• Work to be completed: Only the lines from the one with "The build123d and" through the one with "it has them" are to be restated, word for word, with both of them included.

--- start of Records shown ---

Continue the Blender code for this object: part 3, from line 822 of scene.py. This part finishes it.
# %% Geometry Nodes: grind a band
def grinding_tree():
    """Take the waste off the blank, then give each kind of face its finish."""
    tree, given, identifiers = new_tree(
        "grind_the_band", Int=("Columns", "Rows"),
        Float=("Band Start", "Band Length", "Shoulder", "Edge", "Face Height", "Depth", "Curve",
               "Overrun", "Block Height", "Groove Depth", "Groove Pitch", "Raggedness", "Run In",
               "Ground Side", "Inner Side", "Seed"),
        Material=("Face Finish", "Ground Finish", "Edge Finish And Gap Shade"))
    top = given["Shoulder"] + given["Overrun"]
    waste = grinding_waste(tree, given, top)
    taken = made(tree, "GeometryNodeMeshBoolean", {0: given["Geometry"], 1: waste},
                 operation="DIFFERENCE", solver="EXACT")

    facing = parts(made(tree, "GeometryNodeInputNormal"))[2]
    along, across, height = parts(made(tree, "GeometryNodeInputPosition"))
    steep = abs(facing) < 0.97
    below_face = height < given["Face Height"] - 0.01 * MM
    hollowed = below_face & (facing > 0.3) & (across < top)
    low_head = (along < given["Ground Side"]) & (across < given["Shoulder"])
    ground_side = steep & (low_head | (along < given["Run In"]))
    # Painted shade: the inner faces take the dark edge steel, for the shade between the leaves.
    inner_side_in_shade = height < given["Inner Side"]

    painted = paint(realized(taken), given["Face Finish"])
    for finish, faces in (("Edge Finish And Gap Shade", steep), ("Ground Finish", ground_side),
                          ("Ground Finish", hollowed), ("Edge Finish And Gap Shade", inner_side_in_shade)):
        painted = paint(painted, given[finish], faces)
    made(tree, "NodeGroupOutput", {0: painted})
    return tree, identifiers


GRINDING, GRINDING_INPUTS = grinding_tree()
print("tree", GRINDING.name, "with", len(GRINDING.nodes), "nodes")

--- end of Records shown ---
--- start of Records shown ---

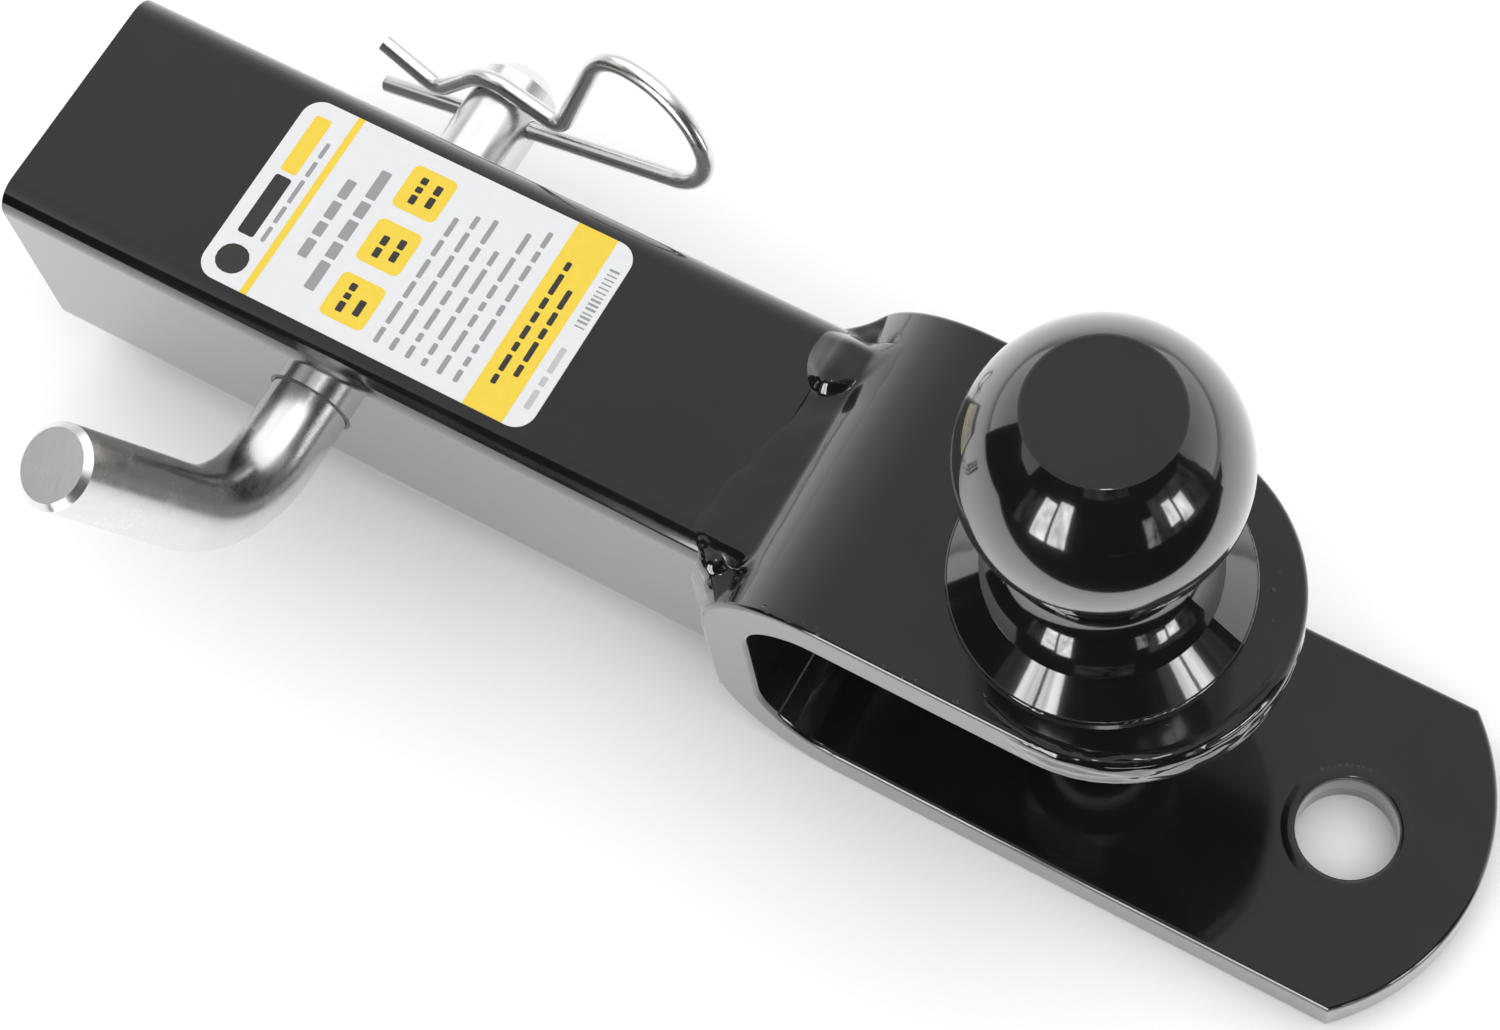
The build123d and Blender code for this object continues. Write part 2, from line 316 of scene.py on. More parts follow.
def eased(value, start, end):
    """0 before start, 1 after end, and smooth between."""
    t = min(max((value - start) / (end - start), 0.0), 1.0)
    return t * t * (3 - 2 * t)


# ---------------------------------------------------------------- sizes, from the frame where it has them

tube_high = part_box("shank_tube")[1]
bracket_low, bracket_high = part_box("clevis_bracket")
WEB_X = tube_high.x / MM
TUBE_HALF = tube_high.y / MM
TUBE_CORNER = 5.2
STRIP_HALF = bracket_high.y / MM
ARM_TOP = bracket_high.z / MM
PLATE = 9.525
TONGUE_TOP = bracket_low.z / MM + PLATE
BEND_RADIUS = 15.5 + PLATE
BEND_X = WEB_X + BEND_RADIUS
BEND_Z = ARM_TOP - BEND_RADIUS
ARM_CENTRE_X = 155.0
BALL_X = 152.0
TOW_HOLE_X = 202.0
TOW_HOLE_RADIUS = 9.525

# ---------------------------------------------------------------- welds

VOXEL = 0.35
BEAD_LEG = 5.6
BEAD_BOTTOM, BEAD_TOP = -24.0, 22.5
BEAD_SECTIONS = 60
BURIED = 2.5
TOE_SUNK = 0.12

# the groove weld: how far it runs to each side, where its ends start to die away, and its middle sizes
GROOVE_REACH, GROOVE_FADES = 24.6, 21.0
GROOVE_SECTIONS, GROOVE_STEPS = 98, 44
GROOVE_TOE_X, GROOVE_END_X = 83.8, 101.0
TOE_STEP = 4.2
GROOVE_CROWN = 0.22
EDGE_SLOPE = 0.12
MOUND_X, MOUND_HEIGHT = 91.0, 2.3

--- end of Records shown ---

• Result of this task:
The build123d and Blender code for this object continues. Write part 2, from line 316 of scene.py on. More parts follow.
def eased(value, start, end):
    """0 before start, 1 after end, and smooth between."""
    t = min(max((value - start) / (end - start), 0.0), 1.0)
    return t * t * (3 - 2 * t)


# ---------------------------------------------------------------- sizes, from the frame where it has them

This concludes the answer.